O que se sabe da figura de Avicena?

O filósofo Avicena deixou uma autobiografia, o que permite que tenhamos contato com acontecimentos de sua vida. A obra foi completada por um discípulo após sua morte e trata-se de uma fonte de informações muito interessante. Avicena se formou nos estudos da ciência do Alcorão e aos 10 anos foi introduzido nas chamadas ciências intelectuais, matemática, ciências naturais, metafísica etc. Aprendeu medicina por conta própria e tornou-se médico conhecido na região dos atuais Uzbequistão e Irã. Produziu obras de filosofia e medicina, tendo recolhido em suas obras os conhecimentos disponíveis sobre essas ciências. 

Em sua opinião, o interesse por obras de origem árabe tem aumentado no Brasil?

Acredito que esta é uma tendência do mercado editorial, não só o brasileiro. A partir da década de 1950, houve um aumento na busca e procura por textos de origem árabe, persa, indiana, e também uma abertura para a pesquisa. Nesse sentido, o professor Carlos Arthur Ribeiro do Nascimento foi pioneiro, pois introduziu o estudo da filosofia árabe no Brasil.

Qual a importância do estudo de textos como o “Livro da alma” atualmente?

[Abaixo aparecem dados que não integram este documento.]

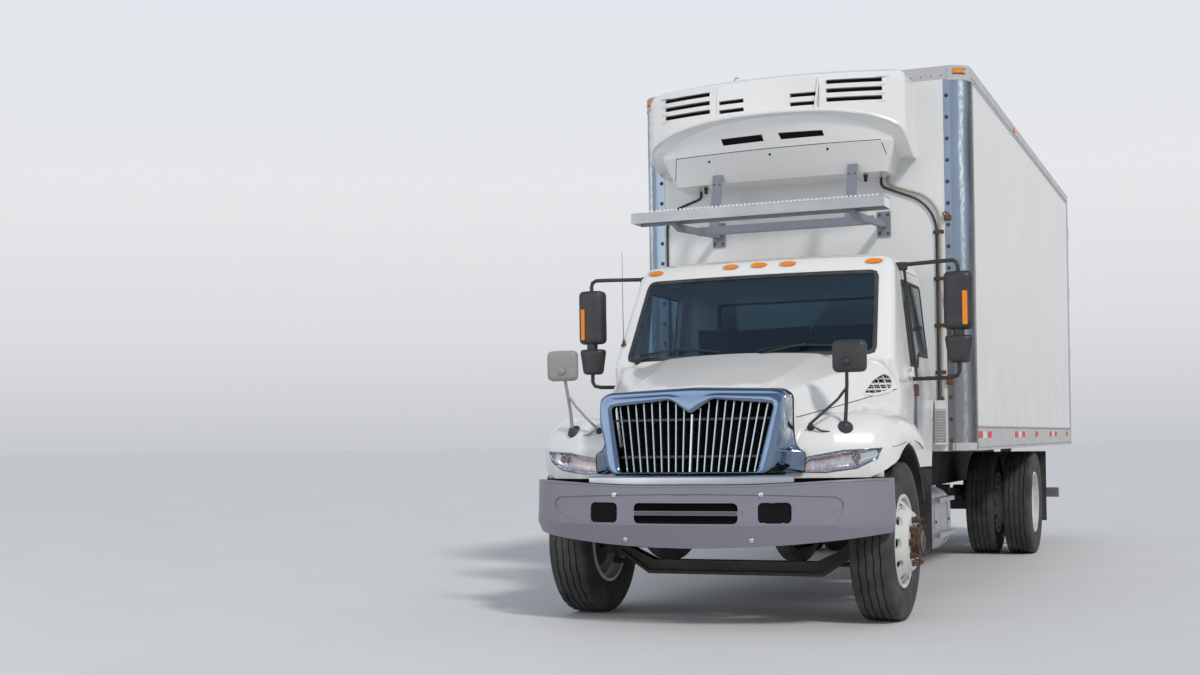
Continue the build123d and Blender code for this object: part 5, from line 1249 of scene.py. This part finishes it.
form = Form()
for x in (-0.656, 0.656):
    for s in (1.700, 1.800):
        form.hexagon(P(x, s, 2.8300), UP, 0.011, 0.008)
    for z in (2.715, 2.855):
        for dx in (-0.032, 0.032):
            form.hexagon(P(x + dx, 2.768, z), FORE, 0.010, 0.007)
for x in (-0.550, 0.500):
    for dx in (-0.022, 0.022):
        form.hexagon(P(x + dx, 2.418857, 3.125), (0, -1, 0.26), 0.008, 0.006)
form.done("walkway_bolts", "rust", "chassis", "aluminium")

CLIP_PAIR, CLIP_ONE = (1.064, 0.040, 0.026, 0.023), (-1.090, 0.024, 0.012, 0.009)
form = Form()
for z in (2.700, 2.350, 2.000, 1.650):
    # Middle and half widths of foot, shoulder and top; the single hose has none at the first level
    for x, foot, shoulder, top in (CLIP_PAIR,) if z == 2.700 else (CLIP_PAIR, CLIP_ONE):
        half = [(-foot, 0.0), (-foot, 0.004), (-shoulder, 0.006), (-top, 0.0215)]
        form.prism([P(x + dx, 2.7795 - d, z - 0.013) for dx, d in half + [(-dx, d) for dx, d in half[::-1]]],
                   (0, 0, 0.026))
    for x in (1.031, 1.097):
        form.hexagon(P(x, 2.7755, z), FORE, 0.0065, 0.005)
form.done("line_clips", "rust", "chassis", "cast_iron")

form = Form()
form.block(1.022, 1.108, 2.7300, 2.7350, 1.372, 1.428, 0.002)
form.tone = 2
for z in steps(1.128, 1.348, 11):
    form.block(1.026, 1.104, 2.7312, 2.7350, z, z + 0.012, 0.0012)
form.tone = 1
for x in (1.036, 1.094):
    for z in (1.137, 1.413):
        form.dome(P(x, 2.7325, z), FORE, 0.005, 0.003, 8)
for x in (1.050, 1.078):
    form.turned([(0.0, 0.013), (0.014, 0.013), (0.018, 0.0105), (0.026, 0.0105)], P(x, 2.7703, 1.4395), UP, 12)
form.done("junction_cover", "paint_white black_plastic aluminium", "chassis", "paint_white")

# ---------------------------------------------------------------- seats
PAD_X, PAD_Y = 34, 26                    # cells of a pad


def cushion(form, mid, size, crown, lean, channels):
    """Crowned closed pad: sides pulled in between the corners, sewn channels along its length."""
    wide, deep, thick = size
    tilt = Matrix.Rotation(lean, 3, "X")
    sheets = []
    for top in (1, -1):
        sheet = []
        for u in steps(0, 1, PAD_X):
            row = []
            for v in steps(0, 1, PAD_Y):
                x = (u - 0.5) * wide * (1 - 0.035 * (1 - (2 * v - 1) ** 2))
                y = (v - 0.5) * deep * (1 - 0.035 * (1 - (2 * u - 1) ** 2))
                fall = 1.0
                for e in (min(u, 1 - u) * wide, min(v, 1 - v) * deep):
                    fall *= sqrt(max(0.0, 1 - max(0.0, 1 - e / 0.055) ** 2))
                z = thick / 2 * (0.30 + 0.70 * fall)
                if top > 0:
                    z += crown * sin(pi * u) * sin(pi * v) * fall
                    if 0.14 < u < 0.86 and 0.10 < v < 0.90:
                        groove = abs(((u - 0.14) / 0.72 * channels) % 1.0 - 0.5) * 2
                        z -= 0.006 * max(0.0, (groove - 0.80) / 0.20) ** 1.5
                row.append(form.bm.verts.new(mid + tilt @ Vector((x, y, z * top))))
            sheet.append(row)
        sheets.append(sheet)
    upper, lower = sheets
    for i in range(PAD_X):
        for j in range(PAD_Y):
            form.face((upper[i][j], upper[i + 1][j], upper[i + 1][j + 1], upper[i][j + 1]))
            form.face((lower[i][j], lower[i][j + 1], lower[i + 1][j + 1], lower[i + 1][j]))
    rim = ([(i, 0) for i in range(PAD_X)] + [(PAD_X, j) for j in range(PAD_Y)]
           + [(i, PAD_Y) for i in range(PAD_X, 0, -1)] + [(0, j) for j in range(PAD_Y, 0, -1)])
    for (i, j), (k, m) in zip(rim, rim[1:] + rim[:1]):
        form.face((upper[i][j], lower[i][j], lower[k][m], upper[k][m]))


LEAN = atan2(0.090, 0.620)
for name, x, wide, channels in (("driver", 0.400, 0.520, 5), ("bench", -0.330, 0.900, 9)):
    form = Form()
    cushion(form, P(x, 2.335, 1.372), (wide - 0.010, 0.440, 0.112), 0.006, 0.02, channels)
    cushion(form, P(x, 2.541, 1.725), (wide - 0.012, 0.600, 0.100), 0.004, radians(90) - LEAN, channels)
    made = form.done(f"seat_pads_{name}", "seat_cloth", "chassis", "seat_cloth",
                     ("seats",) if name == "driver" else (), 60)
    form = Form()
    form.block(x - wide / 2 + 0.060, x + wide / 2 - 0.060, 2.150, 2.500, 1.0405, 1.300, 0.012)
    form.block(x - wide / 2 + 0.010, x + wide / 2 - 0.010, 2.118, 2.555, 1.292, 1.322, 0.008)
    form.done(f"seat_base_{name}", "dash_grey", "chassis", "dash_grey")

# ---------------------------------------------------------------- dashboard
dash_tree = surface("dashboard")
form = Form()
form.loft([[P(0.400 + 0.185 * cos(a), 1.690 + s, 1.700 + 0.045 * sin(a) + z) for s, z in (
    (0, 0), (0.105, 0.006), (0.105, -0.002), (0, -0.010))] for a in steps(0, pi, 8)])
form.tone = 1
for x, r in ((0.310, 0.052), (0.490, 0.052), (0.400, 0.030)):
    form.turned([(0.0, r), (0.006, r), (0.009, r - 0.004), (0.004, r - 0.006), (0.004, 0.0)], P(x, 1.795, 1.690),
                (0, 1, 0.15), 24)
form.tone = 0
for x in (-0.70, -0.42, 0.02, 0.76):
    form.turned([(-0.002, 0.044), (0.008, 0.044), (0.012, 0.038), (0.006, 0.034), (0.006, 0.0)],
                *drop(dash_tree, P(x, 3.0, 1.665), FORE), 20)
form.done("dash_details", "black_plastic glass_dial", "chassis", "dash_grey")

# ---------------------------------------------------------------- chassis details
form = Form()
for side, _ in SIDES:
    for s in (0.62, 0.90, 1.35, 1.70, 3.10, 3.70, 4.10, 4.90, 5.30, 6.20, 7.74, 8.20, 9.00, 9.40):
        for z in (0.775, 0.900):
            form.hexagon(P(side * 0.432, s, z), (side, 0, 0), 0.012, 0.009)
form.done("frame_bolts", "cast_iron", "chassis", "frame_black")

form = Form()
form.turned([(-0.004, 0.052), (0.022, 0.052), (0.026, 0.060), (0.044, 0.060), (0.048, 0.054), (0.048, 0.0)],
            P(1.000, 2.230, 0.752), (0.45, 0, 1), 28)
form.tone = 1
for s in (2.250, 2.760):
    form.hexagon(P(1.106, s, 0.56), (1, 0, 0), 0.012, 0.008)
form.done("tank_cap", "aluminium rust", "chassis", "aluminium")

# ---------------------------------------------------------------- stage
REACH = 250
ground = Shade("floor", 0.75)
floor_mesh = bpy.data.meshes.new("floor")
floor_mesh.from_pydata([(-REACH, -REACH, 0), (REACH, -REACH, 0), (REACH, REACH, 0), (-REACH, REACH, 0)], [],
                       [(0, 1, 2, 3)])
floor_mesh.materials.append(ground.finish(
    ground.mix(ground.span(ground.noise(0.8, 4.0), 0.3, 0.7), (0.66, 0.665, 0.67), (0.69, 0.695, 0.70))))
floor = bpy.data.objects.new("floor", floor_mesh)
scene.collection.objects.link(floor)
scene.view_settings.view_transform = "Standard"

A leitura de obras como essa ajuda a costurar a história do pensamento. Avicena ajuda a unir as vozes de toda a civilização. Enxergo a civilização planetária como uma só, mas hoje a visão de cultura e de civilização vigente diz que existem várias manifestações, separadas. No século XXI devemos procurar evidenciar as ligações existentes entre as várias culturas, contribuindo para diminuir o estranhamento em relação à figura do outro. A partir do entendimento, talvez vejamos que o “outro” não é tão “outro” assim. É lógico que as particularidades são importantes para a formação das identidades, mas isso nos ajudaria a desmontar paradigmas como o do Ocidente e Oriente.